DATA SEGMENT:
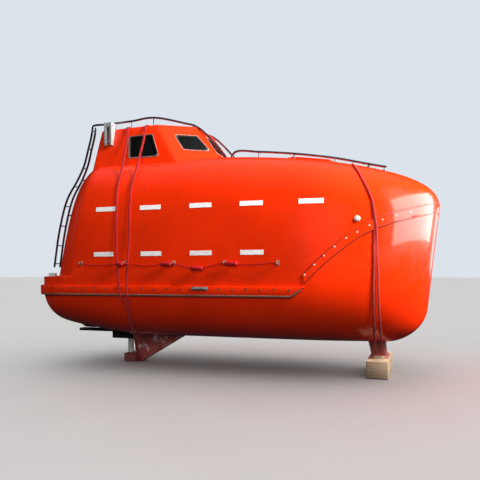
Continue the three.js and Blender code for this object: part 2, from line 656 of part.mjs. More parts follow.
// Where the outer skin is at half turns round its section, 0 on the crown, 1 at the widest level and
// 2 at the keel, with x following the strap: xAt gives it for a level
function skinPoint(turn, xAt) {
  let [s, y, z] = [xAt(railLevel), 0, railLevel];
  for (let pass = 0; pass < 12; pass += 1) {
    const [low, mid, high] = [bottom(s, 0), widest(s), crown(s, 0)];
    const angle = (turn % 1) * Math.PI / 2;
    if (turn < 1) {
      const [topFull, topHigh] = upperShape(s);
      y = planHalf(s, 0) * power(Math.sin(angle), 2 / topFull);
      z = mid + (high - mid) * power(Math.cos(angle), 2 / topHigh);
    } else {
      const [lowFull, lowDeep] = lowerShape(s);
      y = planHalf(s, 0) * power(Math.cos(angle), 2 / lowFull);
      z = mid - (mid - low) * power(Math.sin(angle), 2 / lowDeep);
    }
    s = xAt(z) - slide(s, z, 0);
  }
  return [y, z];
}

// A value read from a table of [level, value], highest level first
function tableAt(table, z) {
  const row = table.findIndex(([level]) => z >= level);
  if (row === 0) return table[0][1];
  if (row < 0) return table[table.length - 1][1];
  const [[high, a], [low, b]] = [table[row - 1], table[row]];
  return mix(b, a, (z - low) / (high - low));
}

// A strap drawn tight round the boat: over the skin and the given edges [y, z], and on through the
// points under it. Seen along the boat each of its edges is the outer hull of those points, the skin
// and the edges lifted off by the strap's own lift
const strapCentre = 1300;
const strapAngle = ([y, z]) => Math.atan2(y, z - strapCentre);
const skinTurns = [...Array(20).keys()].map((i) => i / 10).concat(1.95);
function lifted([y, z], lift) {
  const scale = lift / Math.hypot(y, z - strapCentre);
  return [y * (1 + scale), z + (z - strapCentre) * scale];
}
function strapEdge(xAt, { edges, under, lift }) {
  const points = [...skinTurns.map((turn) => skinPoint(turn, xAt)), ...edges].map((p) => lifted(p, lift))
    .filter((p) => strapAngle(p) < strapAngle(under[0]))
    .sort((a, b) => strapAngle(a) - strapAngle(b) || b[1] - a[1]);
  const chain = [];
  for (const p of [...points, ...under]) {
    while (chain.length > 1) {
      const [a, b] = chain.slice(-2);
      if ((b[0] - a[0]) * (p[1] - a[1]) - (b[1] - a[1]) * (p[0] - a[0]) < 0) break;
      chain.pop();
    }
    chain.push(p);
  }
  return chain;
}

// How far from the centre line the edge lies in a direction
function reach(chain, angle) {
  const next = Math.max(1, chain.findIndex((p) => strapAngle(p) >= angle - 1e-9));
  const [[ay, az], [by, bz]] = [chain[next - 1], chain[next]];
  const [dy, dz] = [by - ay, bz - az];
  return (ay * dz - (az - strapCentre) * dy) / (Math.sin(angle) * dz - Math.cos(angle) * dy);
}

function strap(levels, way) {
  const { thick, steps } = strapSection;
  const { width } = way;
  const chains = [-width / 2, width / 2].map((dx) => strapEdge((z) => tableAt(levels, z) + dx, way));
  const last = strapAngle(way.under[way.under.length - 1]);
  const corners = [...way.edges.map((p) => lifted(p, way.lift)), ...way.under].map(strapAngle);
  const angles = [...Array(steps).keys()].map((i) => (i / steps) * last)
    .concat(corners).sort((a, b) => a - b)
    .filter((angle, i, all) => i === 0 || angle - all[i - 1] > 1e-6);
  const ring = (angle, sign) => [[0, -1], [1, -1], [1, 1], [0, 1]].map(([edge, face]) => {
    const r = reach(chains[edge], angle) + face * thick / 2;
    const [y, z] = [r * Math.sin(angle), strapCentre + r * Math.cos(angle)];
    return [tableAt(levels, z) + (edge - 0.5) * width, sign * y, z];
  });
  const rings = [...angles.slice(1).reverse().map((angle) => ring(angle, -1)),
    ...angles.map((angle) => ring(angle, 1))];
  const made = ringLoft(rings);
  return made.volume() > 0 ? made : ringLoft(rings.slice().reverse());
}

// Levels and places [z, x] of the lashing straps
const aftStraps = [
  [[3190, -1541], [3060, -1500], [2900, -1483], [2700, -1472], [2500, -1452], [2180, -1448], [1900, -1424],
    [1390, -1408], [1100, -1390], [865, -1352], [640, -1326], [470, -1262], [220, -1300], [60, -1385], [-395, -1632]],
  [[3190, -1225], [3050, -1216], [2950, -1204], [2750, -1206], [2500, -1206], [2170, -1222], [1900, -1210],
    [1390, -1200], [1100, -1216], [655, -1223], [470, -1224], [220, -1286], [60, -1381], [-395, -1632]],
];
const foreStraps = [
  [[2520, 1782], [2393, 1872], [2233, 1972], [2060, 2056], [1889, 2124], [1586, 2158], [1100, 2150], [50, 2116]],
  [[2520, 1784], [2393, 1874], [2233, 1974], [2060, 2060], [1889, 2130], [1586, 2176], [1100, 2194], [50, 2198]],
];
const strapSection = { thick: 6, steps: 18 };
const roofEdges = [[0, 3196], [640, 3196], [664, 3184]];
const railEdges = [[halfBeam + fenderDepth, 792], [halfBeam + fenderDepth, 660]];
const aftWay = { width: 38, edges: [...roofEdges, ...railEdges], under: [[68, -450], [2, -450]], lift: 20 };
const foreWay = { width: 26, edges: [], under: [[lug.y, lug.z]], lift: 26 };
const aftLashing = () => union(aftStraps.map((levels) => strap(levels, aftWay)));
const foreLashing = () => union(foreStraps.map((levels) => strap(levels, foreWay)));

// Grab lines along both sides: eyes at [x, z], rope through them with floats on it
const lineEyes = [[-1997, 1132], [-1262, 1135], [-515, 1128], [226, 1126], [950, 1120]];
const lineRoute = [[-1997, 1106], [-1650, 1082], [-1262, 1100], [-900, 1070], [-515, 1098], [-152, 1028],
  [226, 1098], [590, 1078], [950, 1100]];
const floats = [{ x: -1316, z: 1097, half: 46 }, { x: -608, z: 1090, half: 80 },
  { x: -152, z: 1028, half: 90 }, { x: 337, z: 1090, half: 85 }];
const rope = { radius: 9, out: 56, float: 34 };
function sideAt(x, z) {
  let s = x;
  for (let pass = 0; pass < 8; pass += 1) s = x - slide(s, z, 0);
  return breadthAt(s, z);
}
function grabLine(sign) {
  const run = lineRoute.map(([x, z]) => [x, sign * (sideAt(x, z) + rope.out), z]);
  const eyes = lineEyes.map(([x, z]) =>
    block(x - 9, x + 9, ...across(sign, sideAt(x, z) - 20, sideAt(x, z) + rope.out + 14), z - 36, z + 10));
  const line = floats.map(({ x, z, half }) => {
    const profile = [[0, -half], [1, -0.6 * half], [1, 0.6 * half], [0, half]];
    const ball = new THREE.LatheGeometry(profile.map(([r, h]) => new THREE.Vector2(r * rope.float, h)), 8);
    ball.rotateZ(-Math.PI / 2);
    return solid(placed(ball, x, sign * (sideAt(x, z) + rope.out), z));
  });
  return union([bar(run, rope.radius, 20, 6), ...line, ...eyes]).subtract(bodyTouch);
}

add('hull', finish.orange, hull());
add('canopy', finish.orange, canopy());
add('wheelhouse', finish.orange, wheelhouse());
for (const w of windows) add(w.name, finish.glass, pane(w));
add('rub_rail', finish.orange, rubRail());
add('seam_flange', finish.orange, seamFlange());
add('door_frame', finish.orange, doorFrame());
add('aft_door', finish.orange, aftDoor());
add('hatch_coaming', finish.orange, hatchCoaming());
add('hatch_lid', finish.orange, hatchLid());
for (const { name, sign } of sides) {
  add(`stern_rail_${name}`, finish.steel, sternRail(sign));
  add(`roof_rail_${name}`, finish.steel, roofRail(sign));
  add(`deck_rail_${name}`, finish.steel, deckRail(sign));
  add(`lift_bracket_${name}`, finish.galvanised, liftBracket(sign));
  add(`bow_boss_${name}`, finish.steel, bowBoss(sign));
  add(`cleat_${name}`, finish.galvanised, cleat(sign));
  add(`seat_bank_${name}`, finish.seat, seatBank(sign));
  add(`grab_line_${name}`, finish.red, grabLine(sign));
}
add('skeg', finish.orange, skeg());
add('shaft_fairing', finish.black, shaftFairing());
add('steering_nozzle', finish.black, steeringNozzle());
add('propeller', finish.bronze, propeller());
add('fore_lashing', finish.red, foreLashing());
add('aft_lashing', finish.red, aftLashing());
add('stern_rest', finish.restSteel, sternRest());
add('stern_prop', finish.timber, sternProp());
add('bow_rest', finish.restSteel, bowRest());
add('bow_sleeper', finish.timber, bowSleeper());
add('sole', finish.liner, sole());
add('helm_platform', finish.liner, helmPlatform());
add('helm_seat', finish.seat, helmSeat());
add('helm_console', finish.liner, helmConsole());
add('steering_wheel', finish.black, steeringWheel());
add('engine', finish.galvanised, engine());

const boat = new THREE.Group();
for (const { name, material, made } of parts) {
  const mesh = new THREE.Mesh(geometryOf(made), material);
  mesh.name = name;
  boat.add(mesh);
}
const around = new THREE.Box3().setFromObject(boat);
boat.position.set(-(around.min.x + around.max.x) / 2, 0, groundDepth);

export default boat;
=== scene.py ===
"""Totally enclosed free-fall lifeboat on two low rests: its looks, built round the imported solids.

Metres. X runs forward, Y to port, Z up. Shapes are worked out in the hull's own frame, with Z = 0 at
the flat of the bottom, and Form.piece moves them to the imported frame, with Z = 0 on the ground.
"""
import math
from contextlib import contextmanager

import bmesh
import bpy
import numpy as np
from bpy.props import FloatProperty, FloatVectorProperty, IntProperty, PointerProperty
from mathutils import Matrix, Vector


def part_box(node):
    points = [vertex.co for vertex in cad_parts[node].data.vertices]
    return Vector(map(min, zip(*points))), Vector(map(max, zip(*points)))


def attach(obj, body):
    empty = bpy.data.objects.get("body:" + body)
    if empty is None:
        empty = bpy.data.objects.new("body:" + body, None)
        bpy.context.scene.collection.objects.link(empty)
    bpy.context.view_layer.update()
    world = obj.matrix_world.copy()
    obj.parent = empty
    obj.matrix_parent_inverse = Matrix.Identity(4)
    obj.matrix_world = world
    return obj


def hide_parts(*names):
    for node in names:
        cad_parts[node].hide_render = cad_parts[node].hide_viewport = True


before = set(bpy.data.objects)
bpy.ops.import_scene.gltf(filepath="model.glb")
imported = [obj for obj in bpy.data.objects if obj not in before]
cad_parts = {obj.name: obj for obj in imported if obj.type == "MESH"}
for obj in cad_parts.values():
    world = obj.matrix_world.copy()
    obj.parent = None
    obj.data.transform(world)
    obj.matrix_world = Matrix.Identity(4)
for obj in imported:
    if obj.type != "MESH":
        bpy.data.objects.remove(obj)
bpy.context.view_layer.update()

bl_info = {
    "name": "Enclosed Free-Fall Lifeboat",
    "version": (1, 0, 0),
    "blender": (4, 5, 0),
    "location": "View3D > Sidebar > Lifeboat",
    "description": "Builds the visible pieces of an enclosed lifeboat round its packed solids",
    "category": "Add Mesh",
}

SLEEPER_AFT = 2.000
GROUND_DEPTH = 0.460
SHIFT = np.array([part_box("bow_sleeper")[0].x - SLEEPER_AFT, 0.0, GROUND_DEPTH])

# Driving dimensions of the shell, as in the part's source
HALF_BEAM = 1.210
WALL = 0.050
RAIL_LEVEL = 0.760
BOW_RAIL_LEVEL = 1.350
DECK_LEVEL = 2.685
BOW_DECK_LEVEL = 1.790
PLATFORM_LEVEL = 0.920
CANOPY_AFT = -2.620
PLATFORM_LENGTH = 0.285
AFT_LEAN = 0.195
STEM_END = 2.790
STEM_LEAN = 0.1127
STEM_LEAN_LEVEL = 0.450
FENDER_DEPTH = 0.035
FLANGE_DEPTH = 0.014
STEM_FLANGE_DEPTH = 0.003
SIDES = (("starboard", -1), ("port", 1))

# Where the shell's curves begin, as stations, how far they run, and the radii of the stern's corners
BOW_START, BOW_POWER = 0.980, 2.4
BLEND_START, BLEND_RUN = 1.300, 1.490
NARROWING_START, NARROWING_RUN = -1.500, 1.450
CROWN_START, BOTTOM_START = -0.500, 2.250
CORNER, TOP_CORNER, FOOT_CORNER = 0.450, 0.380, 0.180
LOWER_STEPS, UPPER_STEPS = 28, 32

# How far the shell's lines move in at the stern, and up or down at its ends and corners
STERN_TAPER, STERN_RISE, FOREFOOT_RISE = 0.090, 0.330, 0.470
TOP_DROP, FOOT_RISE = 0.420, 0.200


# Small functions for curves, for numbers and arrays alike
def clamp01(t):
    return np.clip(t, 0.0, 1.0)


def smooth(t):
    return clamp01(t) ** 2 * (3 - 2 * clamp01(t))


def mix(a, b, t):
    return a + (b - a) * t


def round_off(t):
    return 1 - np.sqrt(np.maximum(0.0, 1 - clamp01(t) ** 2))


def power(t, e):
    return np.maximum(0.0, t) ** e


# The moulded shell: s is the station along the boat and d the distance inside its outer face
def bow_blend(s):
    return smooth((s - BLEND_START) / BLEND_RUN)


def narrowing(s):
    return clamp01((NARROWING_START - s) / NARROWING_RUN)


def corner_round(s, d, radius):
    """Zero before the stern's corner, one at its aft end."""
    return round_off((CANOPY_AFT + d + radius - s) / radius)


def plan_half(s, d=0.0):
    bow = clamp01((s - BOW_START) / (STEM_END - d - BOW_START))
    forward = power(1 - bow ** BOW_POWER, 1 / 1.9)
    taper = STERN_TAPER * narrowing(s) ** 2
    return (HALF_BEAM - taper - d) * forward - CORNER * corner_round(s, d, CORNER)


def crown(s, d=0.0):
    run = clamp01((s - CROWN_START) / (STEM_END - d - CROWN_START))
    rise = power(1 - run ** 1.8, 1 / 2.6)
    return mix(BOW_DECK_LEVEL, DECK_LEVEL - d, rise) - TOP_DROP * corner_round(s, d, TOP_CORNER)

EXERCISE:
Take exactly the lines from the one containing "const boat = new THREE.Group();" through the one containing "cad_parts[node].hide_render = cad_parts[node].hide_viewport" in the data above, and output them with nothing added.

SOLUTION TO THE EXERCISE:
const boat = new THREE.Group();
for (const { name, material, made } of parts) {
  const mesh = new THREE.Mesh(geometryOf(made), material);
  mesh.name = name;
  boat.add(mesh);
}
const around = new THREE.Box3().setFromObject(boat);
boat.position.set(-(around.min.x + around.max.x) / 2, 0, groundDepth);

export default boat;
=== scene.py ===
"""Totally enclosed free-fall lifeboat on two low rests: its looks, built round the imported solids.

Metres. X runs forward, Y to port, Z up. Shapes are worked out in the hull's own frame, with Z = 0 at
the flat of the bottom, and Form.piece moves them to the imported frame, with Z = 0 on the ground.
"""
import math
from contextlib import contextmanager

import bmesh
import bpy
import numpy as np
from bpy.props import FloatProperty, FloatVectorProperty, IntProperty, PointerProperty
from mathutils import Matrix, Vector


def part_box(node):
    points = [vertex.co for vertex in cad_parts[node].data.vertices]
    return Vector(map(min, zip(*points))), Vector(map(max, zip(*points)))


def attach(obj, body):
    empty = bpy.data.objects.get("body:" + body)
    if empty is None:
        empty = bpy.data.objects.new("body:" + body, None)
        bpy.context.scene.collection.objects.link(empty)
    bpy.context.view_layer.update()
    world = obj.matrix_world.copy()
    obj.parent = empty
    obj.matrix_parent_inverse = Matrix.Identity(4)
    obj.matrix_world = world
    return obj


def hide_parts(*names):
    for node in names:
        cad_parts[node].hide_render = cad_parts[node].hide_viewport = True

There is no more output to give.